Creating an intelligent AI is more than finding patterns in data. They must be able to understand human’s intuitive decision-making as we make decisions based on the intentions, beliefs, and desires of others. At the 2021 International Conference on Machine Learning (ICML), researchers from IBM, MIT, and Harvard University released a Common Sense AI dataset. It was a part of a multi-year project with the U.S. Department of Defense’s Defense Advanced Research Projects Agency (DARPA). The Machine Common Sense project aims to develop models of intuitive psychology and see whether AI can reason similar to how we educate human infants.
At ICML, Researchers unveiled AGENT (Action, Goal, Efficiency, coNstraint, uTility), a benchmark that empowers machines to grasp the core concepts of intuitive psychology. The AGENT model comprises a large dataset of 8,400 3D animations categorized under four scenarios: Goal Preferences, Action Efficiency, Unobserved Constraints, and Cost-Reward Trade-offs.
This dataset to train AI modes is similar to how psychologists evaluate an infant’s intuitive ability. Researchers also introduced two baseline machine learning models: BIPaCK and ToMnet-G, based on Bayesian inverse planning and the Theory of Mind neural network.

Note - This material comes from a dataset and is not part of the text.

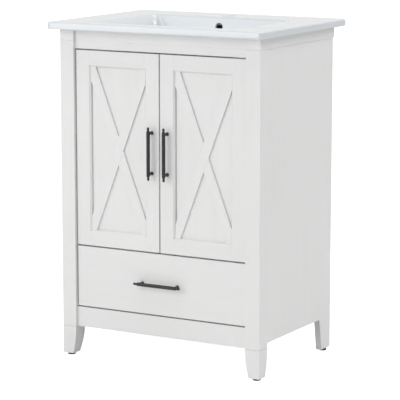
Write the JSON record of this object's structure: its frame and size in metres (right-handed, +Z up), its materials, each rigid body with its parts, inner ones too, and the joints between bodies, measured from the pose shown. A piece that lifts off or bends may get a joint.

Commonsense reasoning has been a bottleneck for researchers in both natural language processing and other artificial intelligence techniques. Intuitive psychology gives us the ability to have meaningful social interactions by understanding and reasoning other people’s states of mind. However, ML models lack this power of intuition and require extensive data sets to train AI models. AGENT aims to bridge this gap and build AI that manifests the same common sense as a young child.
“Today’s machine learning models can have superhuman performance. It is still unclear if they understand basic principles that drive human reasoning. For machines to successfully be able to have social interaction like humans do among themselves, they need to develop the ability to understand hidden mental states of humans,” said Abhishek Bhandwaldar, Research Engineer, MIT-IBM AI Lab.
Like other infant studies, this project also has two phases in each trial: familiarization and test. There are 8,400 3D animations lasting between 5.6s to 25.2s and a frame rate of 35 fps. “With these videos, we constructed 3,360 trials, divided into 1,920 training trials, 480 validation trials, and 960 testing trials. All training and validation trials only contain expected test videos,” the researchers said.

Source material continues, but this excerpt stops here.